PROVIDED MATERIAL ::
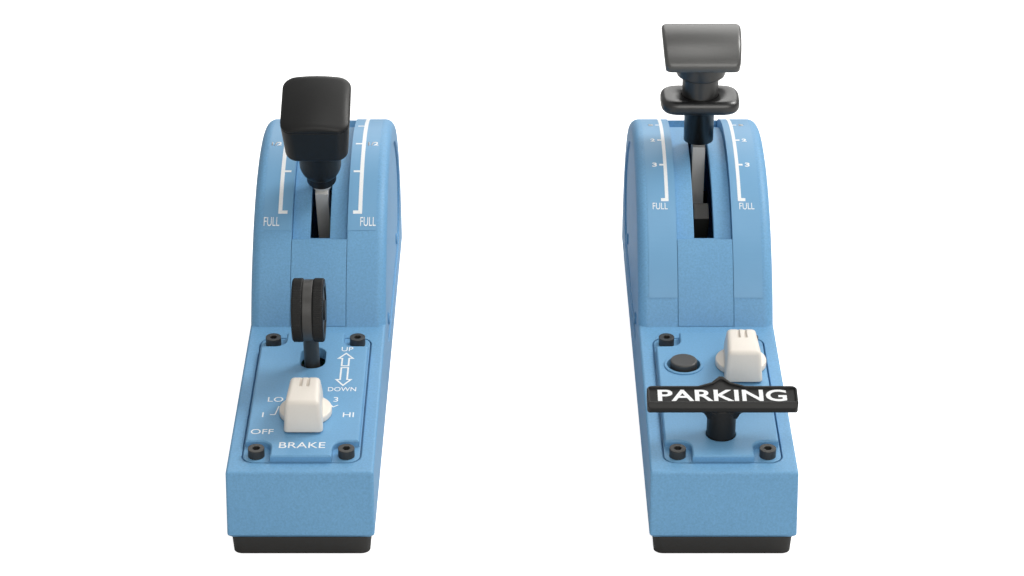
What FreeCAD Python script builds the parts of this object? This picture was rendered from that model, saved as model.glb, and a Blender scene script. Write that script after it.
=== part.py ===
import FreeCAD, Part
import os
import re
from FreeCAD import Placement, Rotation, Vector
import Sketcher

# A pair of free-standing throttle-quadrant modules that stand side by side.  The left one carries
# the speed-brake lever, the landing-gear lever and the brake selector; the right one carries the
# flaps lever, a push button, the trim knob and the parking-brake handle.
#
# Frame: millimetres, +Z up, +Y away from the pilot, the origin on the ground in the middle of the
# footprint.  Pieces are drawn in one of three local frames and then placed:
#   module frame  x from the module's middle plane, y from the deck's front edge, z from the ground
#   deck frame    x as above, y along the sloping deck, z square to the deck, from its front edge
#   lever frame   origin on the lever's pivot, z along the lever

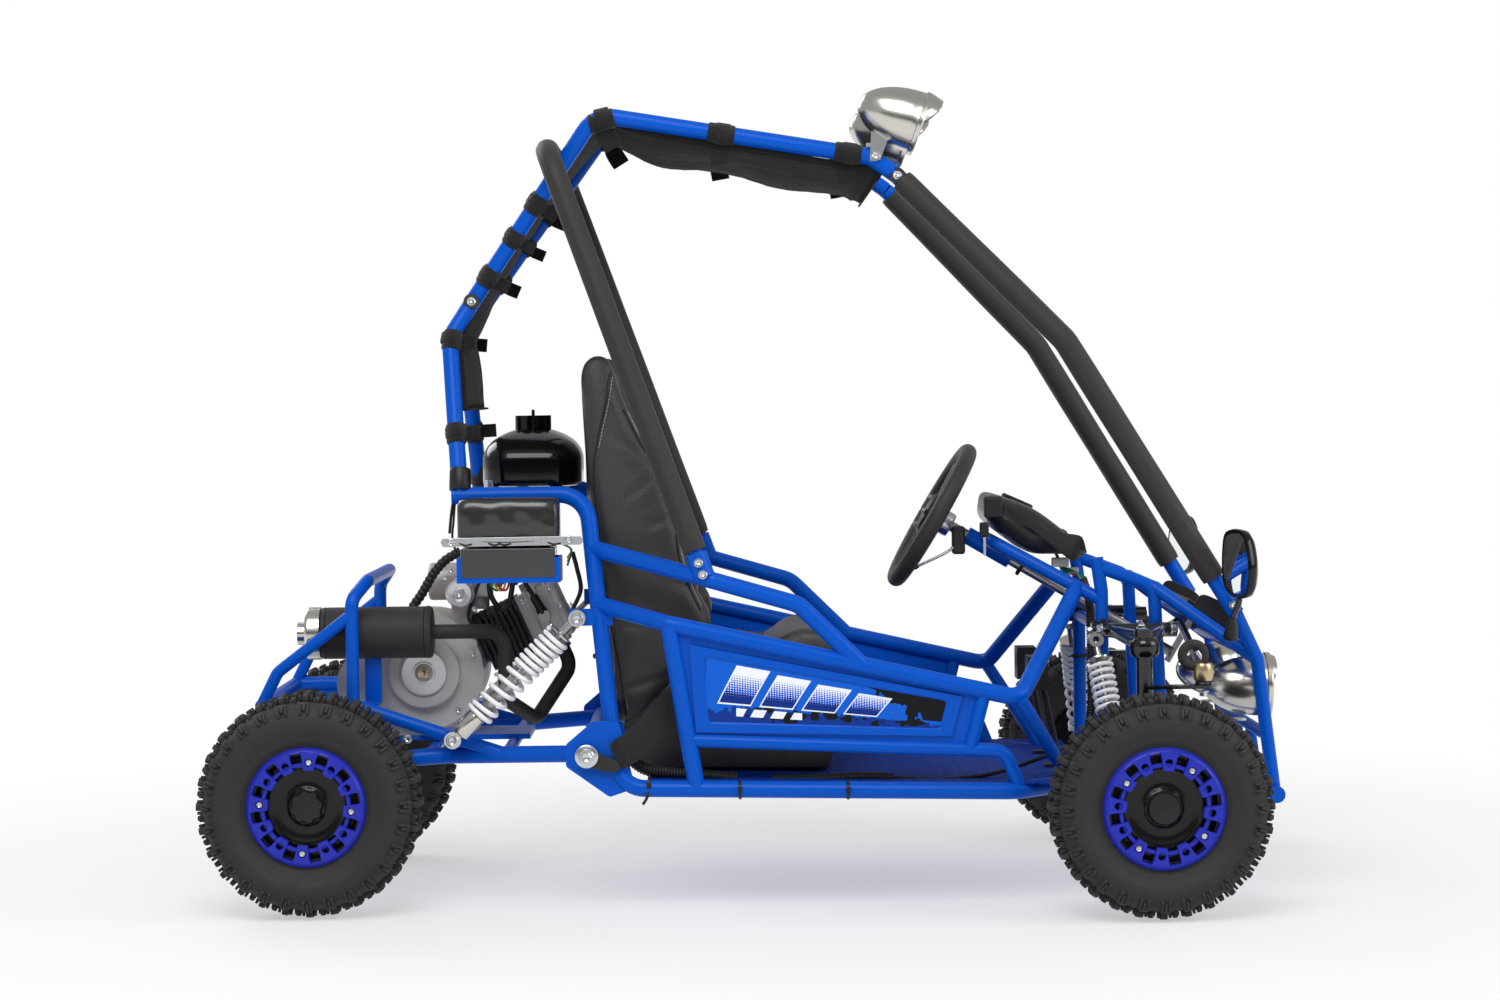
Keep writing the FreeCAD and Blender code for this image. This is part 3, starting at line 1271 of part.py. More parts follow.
def ring_body(centre, bead):
    """Bolt on ring over the outer bead, with windows between its blocks."""
    face = -bead / 2
    outer = ring_od / 2
    inner = ring_bore / 2
    rim = turned([(face, outer), (face - ring_depth, outer), (face - ring_depth, outer - ring_rim),
                  (face, outer - ring_rim)])
    bar = turned([(face - ring_web, inner), (face - ring_depth + ring_web / 2, inner),
                  (face - ring_depth + ring_web / 2, inner + ring_rim), (face - ring_web, inner + ring_rim)])
    span = outer - ring_rim / 2
    tip = inner - ring_rim
    spoke = slab([Vector(-block_tip / 2, face, tip), Vector(block_tip / 2, face, tip),
                  Vector(block_root / 2, face, span), Vector(-block_root / 2, face, span)],
                 Vector(0, -ring_depth, 0))
    spokes = spun(spoke, Vector(0, 0, 0), Vector(0, 1, 0), ring_blocks)
    return rim.multiFuse([bar] + spokes).translated(centre)


rear_centre = aft(0, -rear_track / 2, rear_z)
for side in ("right", "left"):
    turn = flipped if side == "left" else largest
    tyre = tyre_body(wheel_centre, front_tyre_od, front_tyre_width, front_bead_width)
    write("front_tyre_" + side, turn(tyre))
    rim = rim_body(wheel_centre, front_bead_width, front_axle_od + 2 * fit_gap, front_cap_od)
    rim = rim.cut(rod(stub_root, stub_end - Vector(0, fit_gap, 0), front_axle_od + 2 * fit_gap))
    write("front_rim_" + side, turn(largest(rim)))
    write("front_ring_" + side, turn(ring_body(wheel_centre, front_bead_width)))
axle_end = rear_centre + Vector(0, -rear_bead_width / 2 + dish_recess, 0)
rear_axle = rod(axle_end, across(axle_end, -axle_end.y), rear_axle_od)
rear_rim = rim_body(rear_centre, rear_bead_width, rear_axle_od, rear_cap_od)
grip_end = rear_centre + Vector(0, dish_recess - rear_bead_width / 2 - plate, rear_cap_od / 2)
grip = rod(grip_end - Vector(0, cap_depth, 0), grip_end, lobe_od)
grips = Part.makeCompound(spun(grip, rear_centre, Vector(0, 1, 0), cap_lobes))
rear_rim = seated(rear_rim, rear_axle, grips)
write("rear_tyres", *pair(tyre_body(rear_centre, rear_tyre_od, rear_tyre_width, rear_bead_width)))
write("rear_rims", *pair(rear_rim))
write("rear_rings", *pair(ring_body(rear_centre, rear_bead_width)))
write("rear_axle", rear_axle)
axle_sprocket = sprocket(axle_hub, pin_circle, sprocket_teeth, sprocket_hub_od, chain_gap)
hole_spot = axle_hub + Vector(0, -plate, (pin_circle + sprocket_hub_od) / 4)
hole = rod(hole_spot, hole_spot + Vector(0, 2 * plate, 0), sprocket_hole_od)
holes = Part.makeCompound(spun(hole, axle_hub, Vector(0, 1, 0), sprocket_holes))
write("axle_sprocket", seated(axle_sprocket, holes, rear_axle))
disc_hub = rod(disc_spot - bearing_half, disc_spot + bearing_half, sprocket_hub_od)
brake_disc = rod(disc_spot - disc_half, disc_spot + disc_half, disc_od).fuse(disc_hub)
write("brake_disc", seated(brake_disc, rear_axle))


def lamp(spot, tilt, reach):
    """Deep rounded bowl with a rim ring and a visor over its upper half, facing +X from its rim."""
    origin = Vector(0, 0, 0)
    rim_foot = Vector(0, lamp_od / 2, 0)
    curve = Part.ArcOfEllipse(Part.Ellipse(origin, lamp_depth, lamp_od / 2), math.pi / 2, math.pi).toShape()
    lines = [Part.makeLine(Vector(-lamp_depth, 0, 0), origin), Part.makeLine(origin, rim_foot)]
    bowl = Part.Face(Part.Wire([curve] + lines)).revolve(origin, Vector(1, 0, 0), 360)
    rim = rod(Vector(-lamp_rim_depth / 2, 0, 0), Vector(lamp_rim_depth / 2, 0, 0), lamp_rim_od)
    ahead = Vector(1, 0, 0)
    visor = Part.makeCone(lamp_rim_od / 2, visor_od / 2, reach, origin, ahead).cut(
        Part.makeCone(lamp_rim_od / 2 - sheet, visor_od / 2 - sheet, reach, origin, ahead))
    keep = slab([Vector(0, -lamp_rim_od, 0), Vector(0, -lamp_rim_od, lamp_rim_od),
                 Vector(reach, -lamp_rim_od, lamp_rim_od), Vector(reach, -lamp_rim_od, lamp_od / 2 - sheet),
                 Vector(reach / 3, -lamp_rim_od, 0)], Vector(0, 2 * lamp_rim_od, 0))
    return placed(bowl.multiFuse([rim, visor.common(keep)]), spot, tilt)


roof_lamp_spot = fore(-roof_lamp_back, -roof_front_half, roof_lamp_z)
roof_lamp = lamp(roof_lamp_spot, -roof_lamp_tilt, roof_visor_reach)
roof_bolt = fore(-roof_bolt_back, -roof_front_half, roof_bolt_z)
bracket = rod(roof_bolt, between(roof_bolt, roof_lamp_spot, lamp_foot_share), bar_od)
bracket = seated(bracket, roof_lamp, cage_tube, *roof_cross)
head_lamp_spot = fore(head_lamp_ahead, -head_lamp_half, head_lamp_z)
head_lamp = lamp(head_lamp_spot, 0, head_visor_reach)
head_foot_spot = across(bar_spot, -head_lamp_half)
head_post = rod(head_foot_spot, Vector(head_foot_spot.x, -head_lamp_half, head_lamp_z), post_od)
head_post = seated(head_post, head_lamp, bumper_bar)
write("lamps", *pair(roof_lamp.fuse(bracket), head_lamp.fuse(head_post)))

# Mirrors on the nose tubes
mirror_spot = fore(mirror_ahead, -mirror_half, mirror_z)
stretch = FreeCAD.Matrix()
stretch.scale(1, 1, mirror_height / mirror_width)
mirror_head = rod(mirror_spot - mirror_spot, Vector(mirror_depth, 0, 0), mirror_width)
mirror_head = mirror_head.transformGeometry(stretch)
mirror_head = mirror_head.makeFillet(mirror_edge, [edge for edge in mirror_head.Edges
                                                   if edge.BoundBox.XMin > mirror_depth / 2])
mirror_head.translate(mirror_spot)
mirror_foot = between(pillar_foot, nose_knee, mirror_foot_share)
mirror_turn = Vector(mirror_spot.x + 2 * mirror_depth, -mirror_half, mirror_foot.z - bolt_od)
mirror_back = mirror_spot + Vector(mirror_depth / 2, 0, 0)
stem_top = Vector(mirror_turn.x, -mirror_half, mirror_z - mirror_height / 4)
mirror_stem = tube([mirror_foot, mirror_turn, stem_top, mirror_back], mirror_stem_od, tight_radius)
boot = rod(mirror_turn - Vector(0, 0, boot_length / 3), mirror_turn + Vector(0, 0, boot_length), boot_od)
mirror_stem = seated(mirror_stem.fuse(boot), mirror_head, nose_tube, pillar)
write("mirrors", *pair(mirror_head.fuse(mirror_stem)))

# Cover over the dash hoop
cowl_points = [(cowl_rear_back, cowl_rear_z), (cowl_lip_back, cowl_lip_z), (cowl_top_back, cowl_top_z),
               (cowl_front_back, cowl_front_z), (cowl_low_back, cowl_low_z)]
cowl = slab([fore(-back, -cowl_half, height) for back, height in cowl_points], Vector(0, 2 * cowl_half, 0))
cowl = cowl.makeFillet(cowl_round, [edge for edge in cowl.Edges if edge.BoundBox.ZMin > cowl_low_z + main_od
                                    and edge.BoundBox.XMin > front_x - cowl_rear_back + main_od
                                    or edge.BoundBox.ZMin > cowl_top_z])
cowl = seated(cowl, dash_hoop, *both(column, panel_tube, front_bar), bush_space,
              rod(bush_low, shaft_low, shaft_od + run_gap))
write("dash_cover", cowl)

# Pedals on the floor
pedal_parts = []
for pedal_y in (-pedal_half, pedal_half):
    floor_spot = at_length(floor_rear, floor_front, front_x - pedal_back)
    low = across(floor_spot + floor_top, pedal_y)
    high = low + Vector(-main_od, 0, pedal_height)
    pad = block(high - Vector(main_od, main_od, 0), high + Vector(plate, main_od, 2 * main_od))
    foot = block(low - Vector(main_od, main_od / 2, 0), low + Vector(main_od, main_od / 2, plate))
    pedal = rod(low, high, bolt_od).multiFuse([pad, foot])
    pedal_parts.append(seated(pedal, floor))
write("pedals", *pedal_parts)
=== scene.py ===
"""Looks of a one seat dune buggy, dressed around its packed construction.

Shapes are written in millimetres from the middle of the wheelbase on the ground, +X forward, +Y to the
left and +Z up, and are moved into the frame in metres when a piece is made.
"""

import json
import logging
import math
from dataclasses import dataclass, field
from enum import Enum
from functools import partial

import bmesh
import bpy
import numpy as np
from bpy.types import Material, Mesh, Node, NodeSocket, NodeTree, Object
from mathutils import Matrix, Vector
from mathutils.bvhtree import BVHTree

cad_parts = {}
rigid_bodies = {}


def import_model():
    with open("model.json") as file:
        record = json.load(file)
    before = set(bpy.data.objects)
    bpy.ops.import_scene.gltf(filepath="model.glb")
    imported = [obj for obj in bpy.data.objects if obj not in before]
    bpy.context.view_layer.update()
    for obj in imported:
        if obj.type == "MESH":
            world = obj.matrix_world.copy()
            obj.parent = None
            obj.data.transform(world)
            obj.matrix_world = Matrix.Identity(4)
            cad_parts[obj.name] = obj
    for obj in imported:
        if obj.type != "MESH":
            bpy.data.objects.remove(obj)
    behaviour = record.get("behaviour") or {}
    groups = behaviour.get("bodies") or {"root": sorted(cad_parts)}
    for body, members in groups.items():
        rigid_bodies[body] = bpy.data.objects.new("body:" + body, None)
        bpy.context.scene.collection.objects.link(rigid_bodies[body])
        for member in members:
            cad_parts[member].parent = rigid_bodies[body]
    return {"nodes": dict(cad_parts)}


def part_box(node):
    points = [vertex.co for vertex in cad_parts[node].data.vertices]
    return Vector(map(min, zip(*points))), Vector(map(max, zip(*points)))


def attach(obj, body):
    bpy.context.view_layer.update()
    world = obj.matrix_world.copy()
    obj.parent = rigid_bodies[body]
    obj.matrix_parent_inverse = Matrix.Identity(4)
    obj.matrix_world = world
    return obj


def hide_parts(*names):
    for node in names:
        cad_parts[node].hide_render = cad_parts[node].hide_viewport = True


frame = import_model()
for spare in [o for o in bpy.data.objects if o.name in ("Cube", "Light", "Camera")]:
    bpy.data.objects.remove(spare)
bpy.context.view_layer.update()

Array = np.ndarray
Outline = tuple[tuple[float, float], ...]
Places = tuple[tuple[float, float, float], ...]
MM = 0.001
SIDES = ((-1.0, "right"), (1.0, "left"))
FULL_WAVE = 6.283
LAY_START = 120
LAY_REACH = 260
log = logging.getLogger("buggy")


def middle_of(node: str) -> Vector:
    """Middle of a construction node's box, in metres."""
    low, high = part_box(node)
    return (low + high) / 2


WHEELBASE_MIDDLE = (middle_of("front_tyre_right").x + middle_of("rear_tyres").x) / 2


def box_mm(node: str) -> tuple[Array, Array]:
    """Lowest and highest corner of a construction node in the script's millimetres."""
    low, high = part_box(node)
    return to_script(low), to_script(high)


def to_script(points: Array) -> Array:
    """Metres in the frame as the script's millimetres."""
    return (np.array(points) - np.array([WHEELBASE_MIDDLE, 0.0, 0.0])) / MM


def to_frame(points: Array) -> Array:
    """The script's millimetres as metres in the frame."""
    return np.asarray(points, float) * MM + np.array([WHEELBASE_MIDDLE, 0.0, 0.0])


# Surfaces as whole arrays


@dataclass
class Surface:
    """Points with four sided and three sided faces, before they become a mesh."""

    points: Array
    quads: Array = field(default_factory=lambda: np.zeros((0, 4), int))
    tris: Array = field(default_factory=lambda: np.zeros((0, 3), int))

    def moved(self, shift: Array) -> "Surface":
        """The same surface shifted by a vector."""
        return Surface(self.points + np.asarray(shift, float), self.quads, self.tris)

    def flipped(self) -> "Surface":
        """Mirror image in the middle plane, with its faces turned the right way again."""
        return Surface(self.points * [1, -1, 1], self.quads[:, ::-1], self.tris[:, ::-1])


def vec(x: float, y: float, z: float) -> Array:
    """A point or direction."""
    return np.array([x, y, z], float)


AHEAD, LEFT, RIGHT, UP = vec(1, 0, 0), vec(0, 1, 0), vec(0, -1, 0), vec(0, 0, 1)


def full_turn(steps: int) -> Array:
    """Angles in even steps round a full turn."""
    return np.linspace(0, 2 * np.pi, steps, endpoint=False)


def lengths(path: Array) -> Array:
    """Length along a path at each of its stations."""
    return np.concatenate([[0], np.cumsum(np.linalg.norm(np.diff(path, axis=0), axis=1))])


def at_lengths(path: Array, at: Array) -> Array:
    """Points of a path at lengths along it."""
    return np.stack([np.interp(at, lengths(path), column) for column in path.T], -1)


def resampled(path: Array, count: int) -> Array:
    """Stations at even lengths along a path."""
    return at_lengths(path, np.linspace(0, lengths(path)[-1], count))


def unit(v: Array) -> Array:
    """Vectors at length one."""
    return v / np.maximum(np.linalg.norm(v, axis=-1, keepdims=True), 1e-9)


def mix(a: Array, b: Array, share: float) -> Array:
    """Point a share of the way from a to b."""
    return np.asarray(a) + (np.asarray(b) - np.asarray(a)) * share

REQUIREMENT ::
Give back, verbatim, the lines from the top of the entries above through the line containing "along the lever".

RESPONSE FOR THIS EXERCISE ::
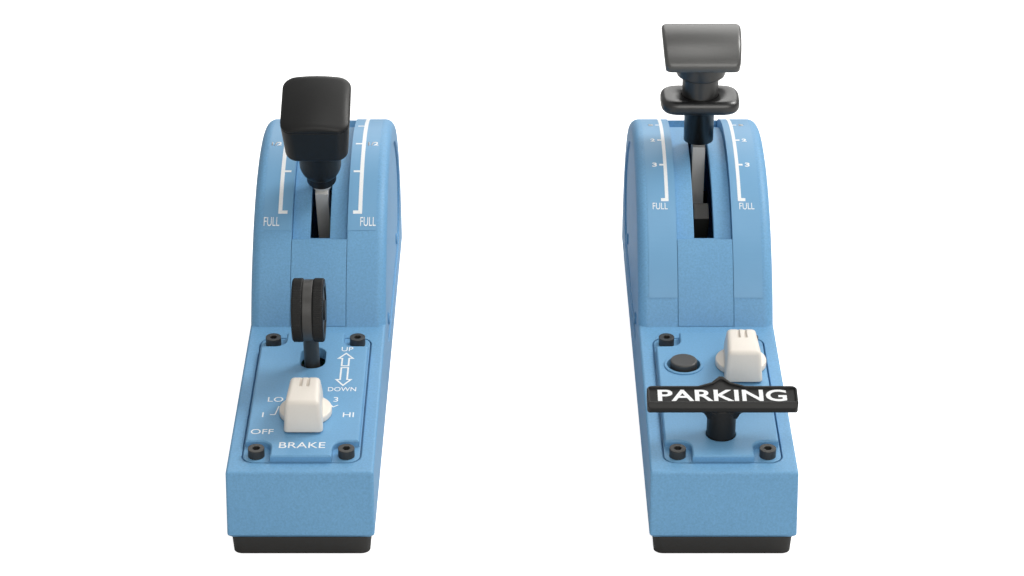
What FreeCAD Python script builds the parts of this object? This picture was rendered from that model, saved as model.glb, and a Blender scene script. Write that script after it.
=== part.py ===
import FreeCAD, Part
import os
import re
from FreeCAD import Placement, Rotation, Vector
import Sketcher

# A pair of free-standing throttle-quadrant modules that stand side by side.  The left one carries
# the speed-brake lever, the landing-gear lever and the brake selector; the right one carries the
# flaps lever, a push button, the trim knob and the parking-brake handle.
#
# Frame: millimetres, +Z up, +Y away from the pilot, the origin on the ground in the middle of the
# footprint.  Pieces are drawn in one of three local frames and then placed:
#   module frame  x from the module's middle plane, y from the deck's front edge, z from the ground
#   deck frame    x as above, y along the sloping deck, z square to the deck, from its front edge
#   lever frame   origin on the lever's pivot, z along the lever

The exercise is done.